Friday’s 40-year sentence — the most lenient the judge could give him — apparently shook Spencer out of tough guy mode.
LAPD Det. Sal LaBarbera wasn’t surprised by the conflicting emotional displays. He’s been arresting gang members for more than 20 years. “In front of their [boys] they are going to act tough,” he said. “But when we talk to them, a good percentage of the time they cry, they break down. They act like the 17- and 18-year-olds they are.”
For all their bravado on the streets, they’re afraid of life behind bars, without the equalizing power of a weapon.
“There’s a lot of denial when they’re out there with a gun, looking for a rival. They’re not thinking of the consequences,” LaBarbera said. “They’re not thinking they’ll get caught.”
And they expect witnesses to be too afraid to testify against them. In fact, none of Spencer’s victims identified him from the stand — not even Hall, though the two had reportedly engaged in a hostile exchange just before the shooting occurred.
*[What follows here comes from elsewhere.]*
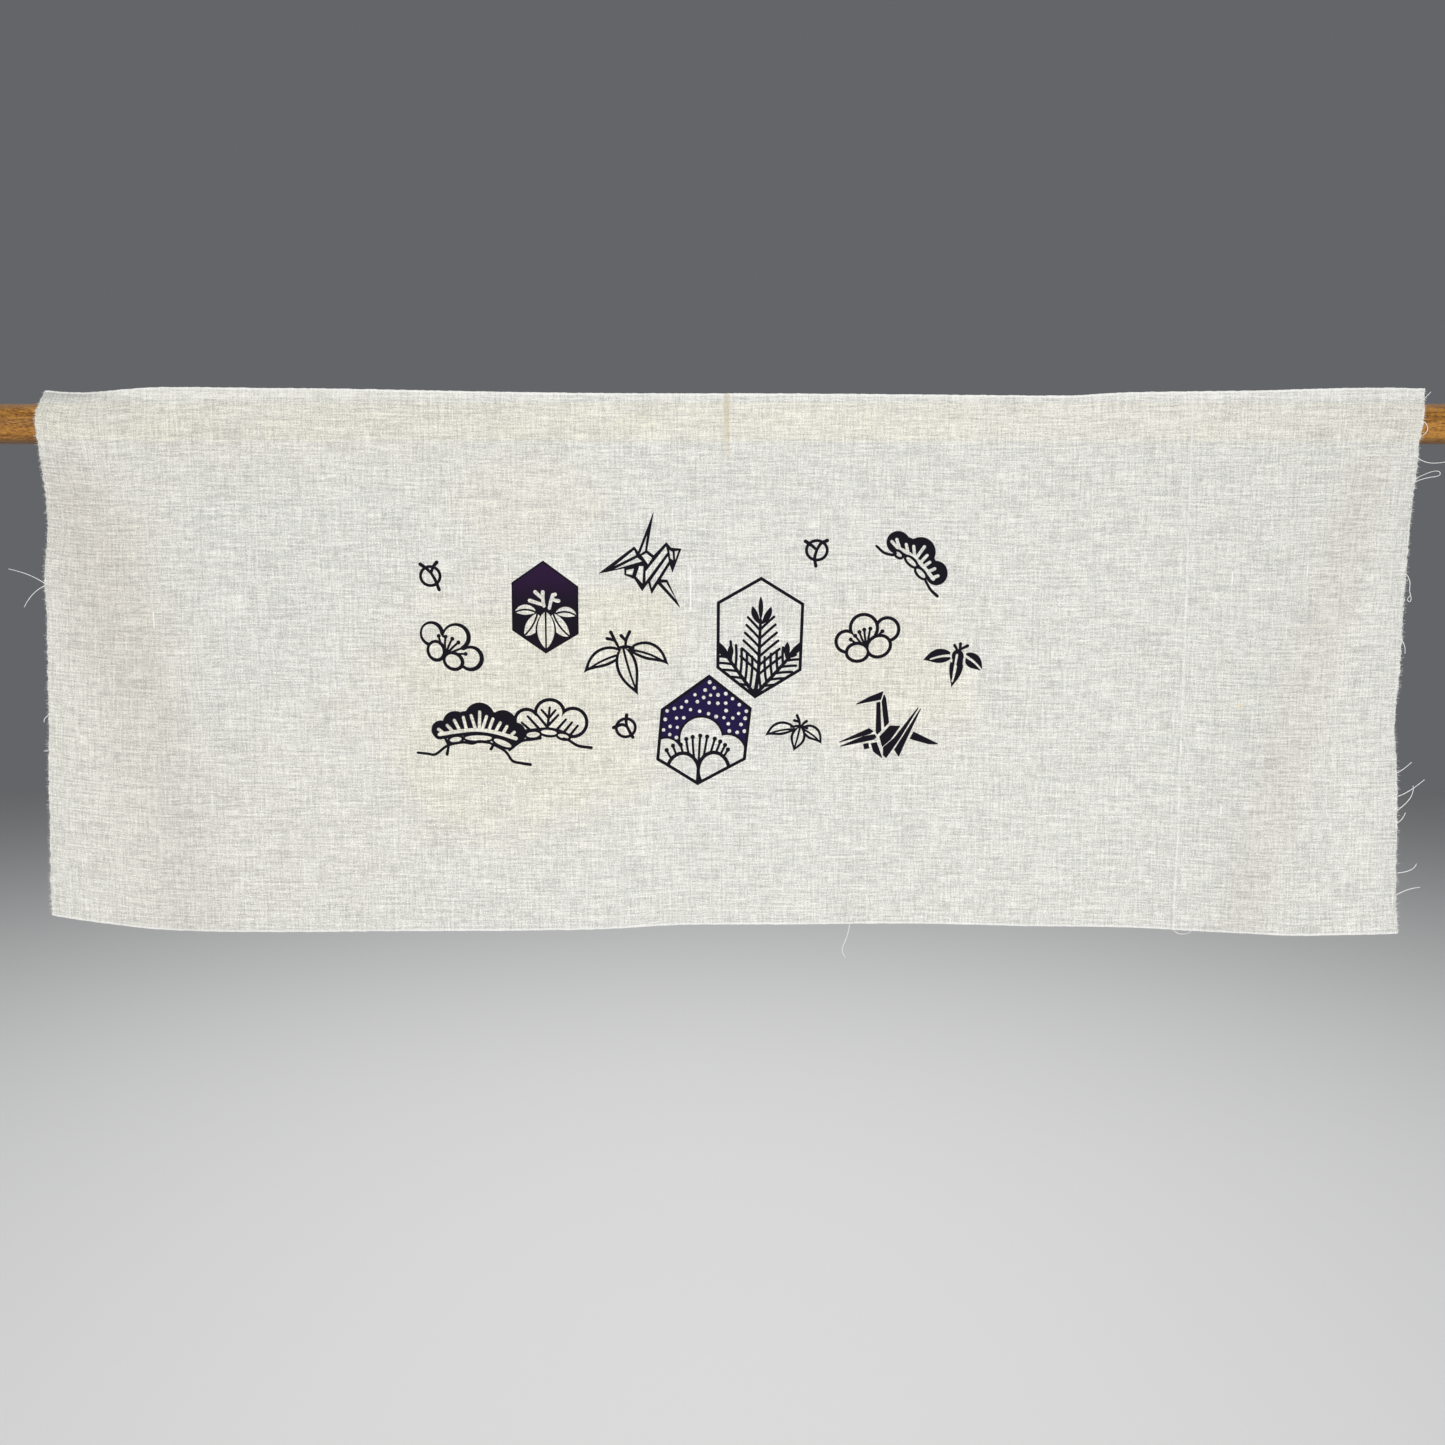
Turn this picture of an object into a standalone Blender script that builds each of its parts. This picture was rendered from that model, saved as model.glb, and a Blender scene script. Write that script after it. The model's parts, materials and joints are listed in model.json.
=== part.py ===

Still, it took the jury only three hours to convict Spencer. I hope his gang associates are taking note of that.
And I hope his future cellmates haven’t heard about his courtroom sobbing. “To cry like a baby? That’s going to follow him right back into the jail and through the state prison system,” LaBarbera said.
“The hardened gang members know enough to act tough in public.”
That’s another lesson one young gang member may have learned too late.